Do this ->
Take the data below and write out exactly the lines from the one with "the right and" through the one with "in imported if"; omit every other line.
══════════════════════════════
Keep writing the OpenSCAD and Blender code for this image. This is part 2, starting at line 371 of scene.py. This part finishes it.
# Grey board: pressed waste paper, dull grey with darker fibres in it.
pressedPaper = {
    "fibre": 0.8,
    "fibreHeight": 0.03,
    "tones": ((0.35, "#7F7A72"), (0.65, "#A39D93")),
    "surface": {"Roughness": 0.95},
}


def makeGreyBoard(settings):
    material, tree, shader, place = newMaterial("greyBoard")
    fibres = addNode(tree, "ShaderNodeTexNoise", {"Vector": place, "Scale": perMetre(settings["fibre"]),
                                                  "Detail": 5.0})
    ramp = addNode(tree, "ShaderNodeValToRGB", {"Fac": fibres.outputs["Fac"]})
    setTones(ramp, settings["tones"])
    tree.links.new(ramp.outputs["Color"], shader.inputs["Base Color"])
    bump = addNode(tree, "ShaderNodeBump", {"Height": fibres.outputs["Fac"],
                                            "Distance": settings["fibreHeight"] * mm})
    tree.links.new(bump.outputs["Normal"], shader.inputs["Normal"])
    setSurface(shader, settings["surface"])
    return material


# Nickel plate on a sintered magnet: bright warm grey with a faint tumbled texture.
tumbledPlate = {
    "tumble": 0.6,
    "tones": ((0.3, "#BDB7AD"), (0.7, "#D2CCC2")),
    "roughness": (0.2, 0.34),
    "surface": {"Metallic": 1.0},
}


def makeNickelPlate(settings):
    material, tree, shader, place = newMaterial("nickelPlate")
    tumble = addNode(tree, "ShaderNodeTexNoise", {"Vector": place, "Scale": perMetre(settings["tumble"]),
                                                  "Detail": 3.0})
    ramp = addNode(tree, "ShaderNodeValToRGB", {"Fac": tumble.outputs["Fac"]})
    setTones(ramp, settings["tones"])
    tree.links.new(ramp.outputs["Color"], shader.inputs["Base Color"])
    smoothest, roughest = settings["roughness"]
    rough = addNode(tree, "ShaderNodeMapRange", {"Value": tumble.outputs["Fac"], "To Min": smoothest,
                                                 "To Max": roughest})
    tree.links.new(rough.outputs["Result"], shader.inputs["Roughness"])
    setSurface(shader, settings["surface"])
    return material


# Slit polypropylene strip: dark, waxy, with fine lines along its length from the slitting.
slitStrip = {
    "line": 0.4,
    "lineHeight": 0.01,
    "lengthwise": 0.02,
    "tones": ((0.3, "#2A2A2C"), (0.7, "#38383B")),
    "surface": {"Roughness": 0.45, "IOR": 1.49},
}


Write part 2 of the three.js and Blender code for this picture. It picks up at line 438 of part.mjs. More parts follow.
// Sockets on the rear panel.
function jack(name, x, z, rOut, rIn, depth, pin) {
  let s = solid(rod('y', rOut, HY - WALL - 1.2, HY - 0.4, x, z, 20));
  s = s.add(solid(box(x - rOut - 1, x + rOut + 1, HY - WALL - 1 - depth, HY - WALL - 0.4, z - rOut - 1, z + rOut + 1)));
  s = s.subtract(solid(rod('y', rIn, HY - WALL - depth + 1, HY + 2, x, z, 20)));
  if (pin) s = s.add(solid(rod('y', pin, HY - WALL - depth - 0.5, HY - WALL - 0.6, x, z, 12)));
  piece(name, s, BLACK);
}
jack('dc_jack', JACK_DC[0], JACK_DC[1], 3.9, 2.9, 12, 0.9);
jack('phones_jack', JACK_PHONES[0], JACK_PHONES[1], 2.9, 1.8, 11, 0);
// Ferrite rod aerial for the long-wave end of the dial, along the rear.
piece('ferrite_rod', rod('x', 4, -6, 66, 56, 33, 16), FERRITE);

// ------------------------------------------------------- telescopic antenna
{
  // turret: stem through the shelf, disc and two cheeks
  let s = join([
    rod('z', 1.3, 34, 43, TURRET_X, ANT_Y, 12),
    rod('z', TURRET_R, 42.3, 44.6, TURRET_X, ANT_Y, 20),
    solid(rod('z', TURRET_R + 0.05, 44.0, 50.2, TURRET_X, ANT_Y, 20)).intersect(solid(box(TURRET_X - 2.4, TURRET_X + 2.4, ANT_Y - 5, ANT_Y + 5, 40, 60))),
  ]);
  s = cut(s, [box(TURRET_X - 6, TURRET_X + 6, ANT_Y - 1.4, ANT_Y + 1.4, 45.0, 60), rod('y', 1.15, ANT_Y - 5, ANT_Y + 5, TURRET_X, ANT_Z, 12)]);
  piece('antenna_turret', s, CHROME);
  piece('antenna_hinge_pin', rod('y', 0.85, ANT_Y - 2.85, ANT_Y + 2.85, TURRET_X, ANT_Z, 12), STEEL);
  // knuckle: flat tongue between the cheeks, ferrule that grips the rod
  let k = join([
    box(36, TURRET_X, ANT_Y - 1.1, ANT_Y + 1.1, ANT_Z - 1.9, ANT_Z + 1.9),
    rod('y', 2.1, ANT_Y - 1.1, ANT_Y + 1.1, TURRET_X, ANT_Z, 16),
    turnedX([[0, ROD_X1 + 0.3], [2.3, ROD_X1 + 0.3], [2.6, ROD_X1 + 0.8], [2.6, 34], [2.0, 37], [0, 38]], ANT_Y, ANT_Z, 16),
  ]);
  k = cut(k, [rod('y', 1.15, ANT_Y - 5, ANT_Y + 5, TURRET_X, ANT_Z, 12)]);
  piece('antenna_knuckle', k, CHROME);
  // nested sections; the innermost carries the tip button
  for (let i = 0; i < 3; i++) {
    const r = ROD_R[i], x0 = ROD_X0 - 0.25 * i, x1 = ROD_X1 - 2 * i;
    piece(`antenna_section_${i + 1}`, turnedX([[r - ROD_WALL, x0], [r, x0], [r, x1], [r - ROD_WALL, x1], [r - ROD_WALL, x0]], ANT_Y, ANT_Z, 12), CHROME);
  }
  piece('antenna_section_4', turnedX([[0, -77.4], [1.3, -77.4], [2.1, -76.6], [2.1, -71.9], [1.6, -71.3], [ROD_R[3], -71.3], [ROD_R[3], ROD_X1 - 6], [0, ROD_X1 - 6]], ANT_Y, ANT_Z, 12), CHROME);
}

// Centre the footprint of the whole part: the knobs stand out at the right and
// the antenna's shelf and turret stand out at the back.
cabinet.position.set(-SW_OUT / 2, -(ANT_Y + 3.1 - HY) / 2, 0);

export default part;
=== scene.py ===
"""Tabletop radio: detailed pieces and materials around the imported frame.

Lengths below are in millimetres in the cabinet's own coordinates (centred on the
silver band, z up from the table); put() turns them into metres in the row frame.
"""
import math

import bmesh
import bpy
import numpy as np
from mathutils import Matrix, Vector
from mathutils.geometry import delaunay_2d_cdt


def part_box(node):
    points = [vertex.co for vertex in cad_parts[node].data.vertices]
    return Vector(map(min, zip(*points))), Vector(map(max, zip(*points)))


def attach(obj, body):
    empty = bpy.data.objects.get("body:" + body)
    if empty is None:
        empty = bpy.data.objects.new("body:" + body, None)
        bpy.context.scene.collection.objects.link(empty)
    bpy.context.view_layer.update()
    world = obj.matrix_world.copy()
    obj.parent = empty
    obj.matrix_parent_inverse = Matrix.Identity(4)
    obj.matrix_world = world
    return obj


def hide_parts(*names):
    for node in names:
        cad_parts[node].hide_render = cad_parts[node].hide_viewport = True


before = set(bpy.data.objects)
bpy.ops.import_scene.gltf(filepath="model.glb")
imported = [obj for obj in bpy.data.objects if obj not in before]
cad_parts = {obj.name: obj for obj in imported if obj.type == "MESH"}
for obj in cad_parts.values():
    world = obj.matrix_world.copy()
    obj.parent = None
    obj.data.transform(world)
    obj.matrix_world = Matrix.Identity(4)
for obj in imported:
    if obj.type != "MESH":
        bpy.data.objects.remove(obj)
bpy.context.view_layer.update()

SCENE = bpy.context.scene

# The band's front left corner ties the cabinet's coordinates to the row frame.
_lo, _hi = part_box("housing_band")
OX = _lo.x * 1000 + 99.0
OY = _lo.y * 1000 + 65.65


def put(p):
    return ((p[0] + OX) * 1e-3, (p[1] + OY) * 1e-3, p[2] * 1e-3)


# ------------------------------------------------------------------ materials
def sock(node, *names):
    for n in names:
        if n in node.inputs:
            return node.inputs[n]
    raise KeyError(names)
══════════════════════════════
Solution to this exercise ->
// Centre the footprint of the whole part: the knobs stand out at the right and
// the antenna's shelf and turret stand out at the back.
cabinet.position.set(-SW_OUT / 2, -(ANT_Y + 3.1 - HY) / 2, 0);

export default part;
=== scene.py ===
"""Tabletop radio: detailed pieces and materials around the imported frame.

Lengths below are in millimetres in the cabinet's own coordinates (centred on the
silver band, z up from the table); put() turns them into metres in the row frame.
"""
import math

import bmesh
import bpy
import numpy as np
from mathutils import Matrix, Vector
from mathutils.geometry import delaunay_2d_cdt


def part_box(node):
    points = [vertex.co for vertex in cad_parts[node].data.vertices]
    return Vector(map(min, zip(*points))), Vector(map(max, zip(*points)))


def attach(obj, body):
    empty = bpy.data.objects.get("body:" + body)
    if empty is None:
        empty = bpy.data.objects.new("body:" + body, None)
        bpy.context.scene.collection.objects.link(empty)
    bpy.context.view_layer.update()
    world = obj.matrix_world.copy()
    obj.parent = empty
    obj.matrix_parent_inverse = Matrix.Identity(4)
    obj.matrix_world = world
    return obj


def hide_parts(*names):
    for node in names:
        cad_parts[node].hide_render = cad_parts[node].hide_viewport = True


before = set(bpy.data.objects)
bpy.ops.import_scene.gltf(filepath="model.glb")
imported = [obj for obj in bpy.data.objects if obj not in before]
cad_parts = {obj.name: obj for obj in imported if obj.type == "MESH"}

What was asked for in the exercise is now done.